В конечном счете, несмотря на расплывчатость и неопределенность выбора каждого, отношение к посту имеет тенденцию соответствовать идеологическим различиям, в той или иной мере разделяющим население. Года так двадцать три назад, — рассказывает в 1325 году Гозья Клерг из Монтайю, — во время Великого поста, на другой день после воскресенья, возвращалась я с моего поля, где собирала репу. По дороге встретился мне Гийом Бене:
— Ты уже обедала? — спросил он меня.
— Нет, — отвечала я, — хочу попоститься...
— А что до меня, — сказал Гийом, — так я вчера, в воскресенье, неплохо пообедал в Акс-ле-Терме, куда меня пригласили. Поначалу я подумывал, стоит ли идти (ввиду поста). Так я пошел к добрым людям, чтобы спросить у них совета. «Как ни крути, — сказали мне они, — одинаковый грех есть мясо в пост или без поста. Рот оскверняется одинаково. А потому вам нечего смущаться». Раз так, я и согласился на этот добрый обед с мясом.
— А я, однако, — философски заключает Гозья Клерг, — с ним не согласилась. Мясо во время поста и в другое время — это вовсе не одно и то же... (III, 360—361).
Текст ясен донельзя! Обрисовывается практика, которая имеет тенденцию следовать теории, исключение лишь подтверждает правило. Достойная сборщица репы повинуется католическому посту. Симпатизирующий катарству крестьянин какое-то время колеблется, намереваясь поститься — по привычке либо испытывая смутные сомнения. Но, в конце концов, подталкиваемый «добрыми людьми» — постоянными постниками, вот парадокс! — он позволяет себе один раз расслабиться [815] , следуя подразумеваемому правилу рядовых верующих в ересь: Раз в нашей секте все запрещено чистым, тем, кто не совершенный, можно все. И он решается отведать мяса в постный день.
815
«Один раз», поскольку, как мы увидим далее (см. гл. XXIV), отклонение не составляет правила, если можно так сказать.

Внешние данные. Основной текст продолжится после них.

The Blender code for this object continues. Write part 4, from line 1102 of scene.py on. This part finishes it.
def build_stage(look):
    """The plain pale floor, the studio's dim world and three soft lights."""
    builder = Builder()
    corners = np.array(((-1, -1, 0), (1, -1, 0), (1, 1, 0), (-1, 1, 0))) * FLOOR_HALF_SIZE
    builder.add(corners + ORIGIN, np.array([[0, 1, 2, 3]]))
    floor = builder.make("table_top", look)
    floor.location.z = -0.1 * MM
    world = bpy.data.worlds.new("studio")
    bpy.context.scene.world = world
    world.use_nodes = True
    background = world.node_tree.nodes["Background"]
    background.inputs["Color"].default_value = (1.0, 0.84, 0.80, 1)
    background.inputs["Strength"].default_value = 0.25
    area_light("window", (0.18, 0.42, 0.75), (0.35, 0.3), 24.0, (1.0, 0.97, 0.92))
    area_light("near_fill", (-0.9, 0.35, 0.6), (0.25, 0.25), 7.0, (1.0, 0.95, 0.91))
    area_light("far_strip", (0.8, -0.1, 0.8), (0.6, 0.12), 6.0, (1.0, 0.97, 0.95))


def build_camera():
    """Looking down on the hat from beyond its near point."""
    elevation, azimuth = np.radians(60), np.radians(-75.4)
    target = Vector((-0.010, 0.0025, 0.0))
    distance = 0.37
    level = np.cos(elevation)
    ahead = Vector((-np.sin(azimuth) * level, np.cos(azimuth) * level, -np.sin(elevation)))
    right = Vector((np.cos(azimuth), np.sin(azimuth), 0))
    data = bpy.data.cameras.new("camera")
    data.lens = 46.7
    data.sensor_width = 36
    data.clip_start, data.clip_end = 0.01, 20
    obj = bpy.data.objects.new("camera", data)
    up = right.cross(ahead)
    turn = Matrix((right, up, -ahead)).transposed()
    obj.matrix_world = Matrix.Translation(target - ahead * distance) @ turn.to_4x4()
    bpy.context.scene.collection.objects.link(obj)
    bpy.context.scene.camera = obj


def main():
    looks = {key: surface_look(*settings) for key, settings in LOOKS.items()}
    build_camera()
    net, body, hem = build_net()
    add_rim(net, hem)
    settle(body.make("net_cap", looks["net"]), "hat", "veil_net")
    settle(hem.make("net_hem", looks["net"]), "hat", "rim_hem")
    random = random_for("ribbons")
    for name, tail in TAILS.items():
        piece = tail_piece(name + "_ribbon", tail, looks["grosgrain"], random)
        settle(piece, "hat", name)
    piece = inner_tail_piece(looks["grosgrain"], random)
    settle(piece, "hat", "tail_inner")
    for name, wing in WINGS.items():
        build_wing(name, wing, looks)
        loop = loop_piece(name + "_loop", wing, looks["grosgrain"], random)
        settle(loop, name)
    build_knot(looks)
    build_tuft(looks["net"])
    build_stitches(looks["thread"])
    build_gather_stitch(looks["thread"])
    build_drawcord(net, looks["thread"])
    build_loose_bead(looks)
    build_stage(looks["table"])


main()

Яркие фигуры (Христос, Дева Мария, апостолы...), таинства, техники достижения спасения и почитания, паломничества и посты неотделимы от «боевого отряда», представленного в этом земном мире Церковью, справедливо именуемой «воинствующей» [816] {361} . В то время она действует преимущественно через сеть приходских священников, направляемых издалека или непосредственно папой и епископами. Она также действует через параллельно существующие нищенствующие ордена, столь активные в этот период в Окситании.
816
Разумеется, эволюция языка обогащает термин «воинствующий» [militant] новыми значениями. Церковь на земле является воинствующей, поскольку она должна обеспечить будущее спасение своих членов; в то же время она формирует аппарат «воинствующих» активистов в современном смысле этого слова.
{361}
В современном французском языке термин militant (этимологически — воинствующий) используется почти исключительно для обозначения активиста, деятельного участника какого-либо движения, горячего защитника или сторонника какой-то идеи.

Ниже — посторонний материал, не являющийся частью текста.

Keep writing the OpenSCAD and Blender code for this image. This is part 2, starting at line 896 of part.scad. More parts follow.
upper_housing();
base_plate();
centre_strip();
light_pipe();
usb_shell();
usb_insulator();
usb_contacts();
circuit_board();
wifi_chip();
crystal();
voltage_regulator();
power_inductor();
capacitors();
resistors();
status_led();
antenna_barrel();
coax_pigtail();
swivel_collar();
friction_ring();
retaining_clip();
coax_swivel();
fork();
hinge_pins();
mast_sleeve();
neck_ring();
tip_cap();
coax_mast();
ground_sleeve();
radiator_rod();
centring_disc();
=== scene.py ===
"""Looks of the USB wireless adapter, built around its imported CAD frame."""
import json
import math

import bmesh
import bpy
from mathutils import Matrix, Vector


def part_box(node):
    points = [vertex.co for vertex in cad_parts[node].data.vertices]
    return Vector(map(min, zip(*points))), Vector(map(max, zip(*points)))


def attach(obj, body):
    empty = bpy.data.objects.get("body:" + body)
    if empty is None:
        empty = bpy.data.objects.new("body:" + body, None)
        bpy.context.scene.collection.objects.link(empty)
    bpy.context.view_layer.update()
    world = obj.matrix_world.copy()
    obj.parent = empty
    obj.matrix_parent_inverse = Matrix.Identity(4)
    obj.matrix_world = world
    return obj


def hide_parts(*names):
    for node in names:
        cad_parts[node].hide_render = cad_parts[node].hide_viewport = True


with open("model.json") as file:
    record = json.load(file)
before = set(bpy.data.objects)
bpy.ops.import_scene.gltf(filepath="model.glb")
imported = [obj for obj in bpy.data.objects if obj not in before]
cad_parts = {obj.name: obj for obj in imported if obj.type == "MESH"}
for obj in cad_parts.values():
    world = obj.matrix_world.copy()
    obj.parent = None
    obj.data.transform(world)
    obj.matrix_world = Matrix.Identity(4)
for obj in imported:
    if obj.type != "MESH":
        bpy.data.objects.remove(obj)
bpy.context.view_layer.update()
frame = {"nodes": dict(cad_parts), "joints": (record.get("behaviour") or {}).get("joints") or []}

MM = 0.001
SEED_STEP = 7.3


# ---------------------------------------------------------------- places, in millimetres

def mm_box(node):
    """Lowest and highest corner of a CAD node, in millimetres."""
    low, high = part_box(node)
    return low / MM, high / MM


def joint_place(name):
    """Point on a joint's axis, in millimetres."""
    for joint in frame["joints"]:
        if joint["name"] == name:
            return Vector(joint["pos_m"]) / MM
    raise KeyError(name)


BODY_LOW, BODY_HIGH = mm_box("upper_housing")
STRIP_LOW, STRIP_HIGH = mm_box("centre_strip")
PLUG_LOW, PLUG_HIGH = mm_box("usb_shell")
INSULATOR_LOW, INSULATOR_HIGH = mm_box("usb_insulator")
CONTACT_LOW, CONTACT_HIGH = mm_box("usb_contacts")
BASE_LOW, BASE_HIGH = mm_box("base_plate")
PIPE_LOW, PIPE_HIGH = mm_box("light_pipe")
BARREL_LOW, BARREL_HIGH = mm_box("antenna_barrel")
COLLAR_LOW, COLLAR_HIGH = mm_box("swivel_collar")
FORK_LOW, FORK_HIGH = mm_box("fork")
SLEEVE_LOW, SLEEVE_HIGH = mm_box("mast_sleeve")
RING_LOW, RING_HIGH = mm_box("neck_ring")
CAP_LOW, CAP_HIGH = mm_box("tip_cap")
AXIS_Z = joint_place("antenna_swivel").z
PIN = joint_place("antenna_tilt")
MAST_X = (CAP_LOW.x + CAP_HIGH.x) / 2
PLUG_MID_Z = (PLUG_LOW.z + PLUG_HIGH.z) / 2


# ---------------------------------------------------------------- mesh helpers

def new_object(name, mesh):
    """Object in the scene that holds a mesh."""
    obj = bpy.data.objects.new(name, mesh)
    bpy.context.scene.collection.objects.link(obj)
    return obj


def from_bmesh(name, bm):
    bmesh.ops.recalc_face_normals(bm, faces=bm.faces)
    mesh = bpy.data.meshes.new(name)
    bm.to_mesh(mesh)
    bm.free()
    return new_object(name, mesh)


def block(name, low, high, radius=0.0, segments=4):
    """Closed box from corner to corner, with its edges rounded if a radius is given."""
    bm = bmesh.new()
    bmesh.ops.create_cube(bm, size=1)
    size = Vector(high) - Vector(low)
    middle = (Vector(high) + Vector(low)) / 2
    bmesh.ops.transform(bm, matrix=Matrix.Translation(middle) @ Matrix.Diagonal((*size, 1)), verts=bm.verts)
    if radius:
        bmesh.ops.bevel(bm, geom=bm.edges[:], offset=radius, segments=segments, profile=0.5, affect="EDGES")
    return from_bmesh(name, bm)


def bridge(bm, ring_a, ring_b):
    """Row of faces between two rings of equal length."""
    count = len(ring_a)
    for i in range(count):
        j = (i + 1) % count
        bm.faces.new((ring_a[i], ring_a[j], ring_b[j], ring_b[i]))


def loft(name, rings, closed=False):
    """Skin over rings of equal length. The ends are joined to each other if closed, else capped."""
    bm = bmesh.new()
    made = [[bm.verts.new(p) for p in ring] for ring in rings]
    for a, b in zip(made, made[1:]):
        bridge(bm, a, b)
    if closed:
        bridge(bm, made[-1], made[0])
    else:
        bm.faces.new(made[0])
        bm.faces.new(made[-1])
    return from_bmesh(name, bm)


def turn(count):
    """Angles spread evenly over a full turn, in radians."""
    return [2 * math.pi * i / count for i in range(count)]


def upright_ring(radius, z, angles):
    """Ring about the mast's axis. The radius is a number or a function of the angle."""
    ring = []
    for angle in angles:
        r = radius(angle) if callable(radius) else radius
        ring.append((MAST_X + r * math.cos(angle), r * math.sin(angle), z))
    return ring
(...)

Монахи-францисканцы. Миниатюра XV в.
Однако с этой точки зрения Монтайю и верхняя Арьеж не совсем вписываются в общую картину. Нищенствующие ордена — братья-минориты или братья-проповедники — весьма активны в других местах в деле духовного завоевания или отвоевания населения; в нашей местности их деятельность заметна скорее своим отсутствием. Конечно, средний монтайонец знает об их существовании, однако ему приходится отправляться в дальний путь, чтобы встретиться с ними. Вюиссана Тестаньер, например, исповедуется в тяжком грехе (1,459): она допустила его, как-то слушая еретические речи в доме Бело. Она исповедуется одному монаху, но он живет в Пучсерде, в каталонской долине, во многих лье от ее деревни. Пьер Мори удостаивается чудных проповедей нищенствующего монаха, воспламеняющих разум... в Арке, месте отгона в современном департаменте Од (III, 123). Бедный Frater поет Ave Maria во время пирушки, но дело происходит в Алете, расположенном гораздо ниже нашего горного селения (II, 123). У Беатрисы де Планиссоль будут решающие встречи с францисканцами... но для этого ей придется, будучи вдовой в первый раз, покинуть монтайонскую верхнюю Арьеж и спуститься в нижние земли, к католическим волкам и собакам, цитируя не особенно лестное выражение, употребленное по этому случаю с целью предостережения ее другом Пьером Клергом. После того, как я поселилась в Крампанье (нижняя Арьеж) вместе с моим вторым мужем, — рассказывает сабартесская нимфа, — мне довелось слышать проповеди и доминиканцев, и миноритов; я отказалась от еретических заблуждений; я исповедалась в исповедальне брату-минориту из монастыря в Лиму (современный департамент Од) в церкви Богоматери Марсейянской. Попутно я навестила мою сестру Жантиль, которая вышла замуж в Лиму и жила там (I, 232). Отметим, кстати, что для Беатрисы нашептываемые монахами из нижних земель наставления неотделимы от тесных отношений, поддерживаемых ею с ее сестрой Жантиль, правоверной католичкой, и с Девой Марией, горячо любимой. Неотделимы также от «технического прогресса», проявившегося у братьев-миноритов в создании «исповедальни»; большой контраст с примитивными исповедями в Монтайю, принимаемыми местным кюре за алтарем Девы Марии, — что может быть использовано по-разному [817] .
817
I, 224. См. также, для контраста: I, 459 (исповедальни в небольшом городке).